Date: 2004-06-18 03:20 pm (UTC)
From: [identity profile] gordonzola.livejournal.com
Dude, totally. Hella gnarly!

Date: 2004-06-18 03:34 pm (UTC)
From: [identity profile] gordonzola.livejournal.com
Michele Barrett Women's Oppression Today: (Engels's The origin of the Family, private Property and the State) whatever its failings, has been highly influential in marxist thinking on the family and women's oppression ..."

"has been highly influential in marxist thinking" is highlighted and "This is why we must speak of its failings!" is written in the margin.

Date: 2004-06-18 05:17 pm (UTC)
From: [identity profile] superchones.livejournal.com
I remember the high school copy of Lord of the Flies was filled with scribbles about glasses=civilization, pig head=rebellion. And everytime the word would come up again the symbolism word would show up in the margin as well.

Not exactly marginalia, but...

Date: 2004-06-19 01:02 pm (UTC)
From: [identity profile] oblomova.livejournal.com
My copy of Fox's Book of Martyrs came with a card inside with pink flowers on it, bearing the legend "Thinking of you and sending you an inspirational poem by Helen Steiner Rice. Are you feeling discouraged, disheartened and blue?
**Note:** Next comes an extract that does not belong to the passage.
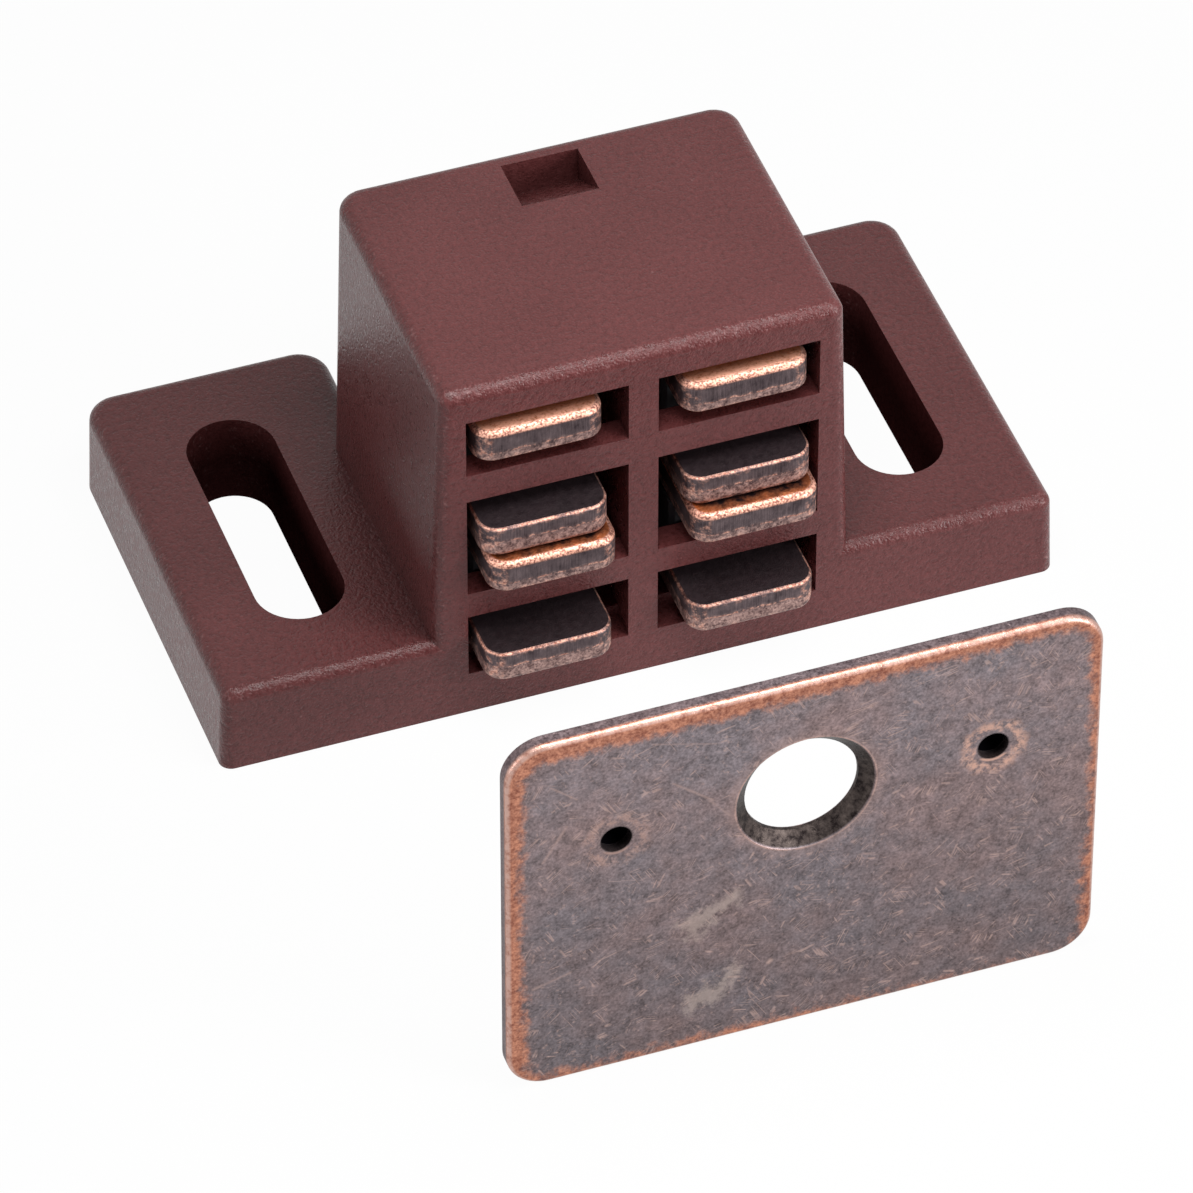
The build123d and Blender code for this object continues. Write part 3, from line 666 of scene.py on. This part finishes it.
class CatchFinishSettings(bpy.types.PropertyGroup):
    plastic_low: hex_property("Plastic shade", "Darkest tone of the brown ABS", "#542828")
    plastic_high: hex_property("Plastic tint", "Lightest tone of the brown ABS", "#6B3939")
    plastic_scuff: hex_property("Plastic scuff", "Where handling has paled the ABS", "#97706F")
    # painted shade: how dark the plastic is made in its recesses
    recess_shade: bpy.props.FloatProperty(
        name="Recess tone", description="How dark the plastic gets deep in its recesses",
        default=0.55, min=0.0, max=1.0, subtype="FACTOR",
    )
    ferrite_low: hex_property("Ferrite shade", "Darkest tone of the magnets", "#161619")
    ferrite_high: hex_property("Ferrite tint", "Lightest tone of the magnets", "#2A2A2E")
    copper_low: hex_property("Copper shade", "Speckles in the poles' bare copper", "#B8622F")
    # painted shade: the lower units' copper as a darker, shaded copy
    copper_shaded: hex_property("Deep copper", "The lower units' half-covered copper", "#C98058")
    copper_high: hex_property("Copper tint", "The poles' bare copper", "#FFC0A4")
    edge_low: hex_property("Edge shade", "Darker tone of copper rubbed bare at an edge", "#A26653")
    edge_high: hex_property("Edge tint", "Brightest copper at an edge", "#F2BAA4")
    black_low: hex_property("Black shade", "Darkest tone of the blackened flats", "#181114")
    black_high: hex_property("Black tint", "Lightest tone of the blackened flats", "#34262A")
    sink_low: hex_property("Countersink shade", "Darker tone of the strike plate's countersink", "#221D1D")
    sink_high: hex_property("Countersink tint", "Lighter tone of the strike plate's countersink", "#5E5450")
    ring: hex_property("Spur ring", "Metal rubbed bare round the strike plate's spurs", "#D2A897")
    # the rolled front edge's pale line is partly a painted highlight
    glint_and_bare: hex_property("Glint", "The brightest lines on the strike plate's edges", "#C6A398")
    # painted shade: the black in the spur pits
    pit: hex_property("Pit", "Down in the strike plate's spur pits", "#08070A")
    cut_low: hex_property("Cut shade", "Darker tone of the poles' smooth front band", "#3B3034")
    cut_high: hex_property("Cut tint", "Lighter tone of the poles' smooth front band", "#726365")
    torn_low: hex_property("Torn shade", "Darker tone of the poles' rough front band", "#573F3F")
    torn_high: hex_property("Torn tint", "Lighter tone of the poles' rough front band", "#BF9E96")
    patina_warm: hex_property("Warm patina", "The strike plate's grey-brown", "#847272")
    patina_cool: hex_property("Cool patina", "The strike plate's bluish grey", "#7A7175")
    scratch: hex_property("Scratch", "Scratches through the patina", "#C9AAA1")
    scuff: hex_property("Scuff", "Dull grey scuffs on the strike plate", "#B4A39B")
    band_low: hex_property("Band shade", "Darker tone of the strike plate's rubbed band", "#8A5140")
    band_high: hex_property("Band tint", "Lighter tone of the strike plate's rubbed band", "#CF9074")


class CatchStageSettings(bpy.types.PropertyGroup):
    azimuth: bpy.props.FloatProperty(
        name="Azimuth", description="Camera's turn from straight on, negative from the left",
        default=math.radians(-19.508), subtype="ANGLE", unit="ROTATION",
    )
    elevation: bpy.props.FloatProperty(
        name="Elevation", description="Camera's angle above the floor",
        default=math.radians(42.943), subtype="ANGLE", unit="ROTATION",
    )
    distance: bpy.props.FloatProperty(
        name="Distance", description="From the camera to the point it looks at",
        default=0.6857, unit="LENGTH",
    )
    aim: bpy.props.FloatVectorProperty(
        name="Aim", description="The point that the camera looks at",
        default=(-0.00044, -0.00773, -0.00028), subtype="TRANSLATION", unit="LENGTH",
    )
    lens: bpy.props.FloatProperty(
        name="Lens", description="Focal length in millimetres on a 36 mm sensor", default=301.8, min=1.0,
    )
    key_power: bpy.props.FloatProperty(
        name="Key lamp", description="The low soft box in front and to the right",
        default=0.67, unit="POWER",
    )
    fill_power: bpy.props.FloatProperty(
        name="Fill lamp", description="The low soft box on the left", default=0.48, unit="POWER",
    )
    high_power: bpy.props.FloatProperty(
        name="High lamp", description="The soft box up in front, which draws the lines along the edges",
        default=0.40, unit="POWER",
    )
    overhead_power: bpy.props.FloatProperty(
        name="Overhead lamp", description="The small soft box close above the catch",
        default=0.088, unit="POWER",
    )
    ambient: bpy.props.FloatProperty(
        name="Ambient", description="The room's light from all round", default=0.03, min=0.0, max=1.0,
    )


# ---- operators ---------------------------------------------------------------------------------
def dress(node, material):
    """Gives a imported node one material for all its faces."""
    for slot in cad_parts[node].material_slots:
        slot.material = material


class CATCH_OT_housing(bpy.types.Operator):
    """Finishes the housing and its rear cover in moulded brown ABS"""
    bl_idname = "catch.housing"
    bl_label = "Finish Housing"

    def execute(self, context):
        plastic = moulded_abs(context.scene.catch_finish)
        dress("housing", plastic)
        dress("rear_cover", plastic)
        return {"FINISHED"}


class CATCH_OT_magnets(bpy.types.Operator):
    """Finishes the four ferrite magnets"""
    bl_idname = "catch.magnets"
    bl_label = "Finish Magnets"

    def execute(self, context):
        ferrite = sintered_ferrite(context.scene.catch_finish)
        for magnet in MAGNETS:
            dress(magnet, ferrite)
        return {"FINISHED"}


class CATCH_OT_poles(bpy.types.Operator):
    """Finishes the eight pole plates in antique copper"""
    bl_idname = "catch.poles"
    bl_label = "Finish Pole Plates"

    def execute(self, context):
        for pole in POLES:
            dress(pole, antique_copper_pole(context.scene.catch_finish, pole))
        return {"FINISHED"}


class CATCH_OT_strike(bpy.types.Operator):
    """Finishes the strike plate in antique copper"""
    bl_idname = "catch.strike"
    bl_label = "Finish Strike Plate"

    def execute(self, context):
        dress("strike_plate", antique_copper_strike(context.scene.catch_finish))
        return {"FINISHED"}


def soft_lamp(name, place, target, size, watts):
    """A square soft box at place that faces target."""
    lamp = bpy.data.lights.new(name, "AREA")
    lamp.shape = "SQUARE"
    lamp.size = size
    lamp.energy = watts
    holder = bpy.data.objects.new(name, lamp)
    holder.location = place
    holder.rotation_euler = (Vector(target) - Vector(place)).to_track_quat("-Z", "Y").to_euler()
    bpy.context.scene.collection.objects.link(holder)


def seen_directly(tree):
    """1 for rays from the camera, or by way of gloss or glass, else 0."""
    camera = add_node(tree, "ShaderNodeLightPath", output="Is Camera Ray")
    path = camera.node.outputs
    gloss = add_node(
        tree, "ShaderNodeMath", (path["Is Glossy Ray"], path["Is Transmission Ray"]), operation="MAXIMUM",
    )
    return add_node(tree, "ShaderNodeMath", (camera, gloss), operation="MAXIMUM")


class CATCH_OT_stage(bpy.types.Operator):
    """Builds the white floor, the soft lamps and the camera"""
    bl_idname = "catch.stage"
    bl_label = "Build Stage"

    def execute(self, context):
        scene = context.scene
        settings = scene.catch_stage
        self.build_world(scene, settings)
        self.build_floor()
        for name, (place, size) in LAMPS.items():
            soft_lamp(f"{name}_lamp", place, LAMP_TARGET, size, getattr(settings, f"{name}_power"))
        self.place_camera(scene, settings)
        return {"FINISHED"}

    def build_world(self, scene, settings):
        world = bpy.data.worlds.new("studio")
        scene.world = world
        world.use_nodes = True
        tree = world.node_tree
        tree.nodes.clear()
        strength = add_node(
            tree, "ShaderNodeMapRange", (seen_directly(tree), 0.0, 1.0, settings.ambient, 1.0),
        )
        sky = add_node(tree, "ShaderNodeBackground", {"Color": (1, 1, 1, 1), "Strength": strength})
        add_node(tree, "ShaderNodeOutputWorld", {"Surface": sky})

    def build_floor(self):
        mesh = bpy.data.meshes.new("floor")
        signs = ((-1, -1), (1, -1), (1, 1), (-1, 1))
        mesh.from_pydata([(a * FLOOR_HALF, b * FLOOR_HALF, 0) for a, b in signs], [], [(0, 1, 2, 3)])
        floor = bpy.data.objects.new("floor", mesh)
        floor.location.z = CAD_BOX[0][2] - FLOOR_GAP
        bpy.context.scene.collection.objects.link(floor)
        # white card: mostly even and white to the eye, with a little of the object's shadow left in
        material, tree = start_material("white_card")
        card = add_node(tree, "ShaderNodeBsdfDiffuse", {"Color": (CARD_WHITE, CARD_WHITE, CARD_WHITE, 1)})
        even = add_node(tree, "ShaderNodeEmission", {"Color": (1, 1, 1, 1), "Strength": 1.0})
        share = add_node(tree, "ShaderNodeMath", (seen_directly(tree), CARD_EVENNESS), operation="MULTIPLY")
        mixed = add_node(tree, "ShaderNodeMixShader", (share, card, even))
        add_node(tree, "ShaderNodeOutputMaterial", {"Surface": mixed})
        mesh.materials.append(material)

    def place_camera(self, scene, settings):
        lens = bpy.data.cameras.new("camera")
        lens.lens = settings.lens
        lens.sensor_width = 36
        lens.clip_start = 0.01
        camera = bpy.data.objects.new("camera", lens)
        turn, rise = settings.azimuth, settings.elevation
        back = Vector((
            math.sin(turn) * math.cos(rise), -math.cos(turn) * math.cos(rise), math.sin(rise),
        ))
        camera.location = Vector(settings.aim) + back * settings.distance
        camera.rotation_euler = (-back).to_track_quat("-Z", "Y").to_euler()
        scene.collection.objects.link(camera)
        scene.camera = camera


class CATCH_PT_panel(bpy.types.Panel):
    """Lists the finishes and the stage"""
    bl_idname = "CATCH_PT_panel"
    bl_label = "Magnetic Catch"
    bl_space_type = "VIEW_3D"
    bl_region_type = "UI"
    bl_category = "Catch"

    def draw(self, context):
        for group in (context.scene.catch_finish, context.scene.catch_stage):
            for name in group.__annotations__:
                self.layout.prop(group, name)
        for operator in OPERATORS:
            self.layout.operator(operator.bl_idname)


OPERATORS = (CATCH_OT_housing, CATCH_OT_magnets, CATCH_OT_poles, CATCH_OT_strike, CATCH_OT_stage)
CLASSES = (CatchFinishSettings, CatchStageSettings, *OPERATORS, CATCH_PT_panel)


def register():
    for cls in CLASSES:
        bpy.utils.register_class(cls)
    bpy.types.Scene.catch_finish = bpy.props.PointerProperty(type=CatchFinishSettings)
    bpy.types.Scene.catch_stage = bpy.props.PointerProperty(type=CatchStageSettings)


def unregister():
    del bpy.types.Scene.catch_stage
    del bpy.types.Scene.catch_finish
    for cls in reversed(CLASSES):
        bpy.utils.unregister_class(cls)


def main():
    bpy.context.scene.view_settings.view_transform = "Standard"
    register()
    bpy.ops.catch.housing()
    bpy.ops.catch.magnets()
    bpy.ops.catch.poles()
    bpy.ops.catch.strike()
    bpy.ops.catch.stage()


if __name__ == "__main__":
    main()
Is your illness hampering and hindering you? Perhaps this verse will make you aware that everyone has their hour of despair."

That's not the actual verse -- just the preamble (the whole thing would require stocks of insulin in order to get through it -- suffice it to note that the title is "Trouble is a Stepping Stone to Growth"). But the beautiful thing is that it's inserted in the book on page 54, right around the part where the Hugenots are besieged by foul Papist demons who "seized the gates and avenunes of the cities, and placing guards in all the passages, entered with sword in hand, crying 'Die, or be Catholics.'"

Talk about a "six of one, half a dozen of the other" proposition.

Re: Not exactly marginalia, but...

Date: 2004-06-19 10:33 pm (UTC)
From: [identity profile] gordonzola.livejournal.com
ooooooh, stuff found in books is a good subject too! I find something random in about every 15 SFPL books i check out. None as good, and well placed, as that though.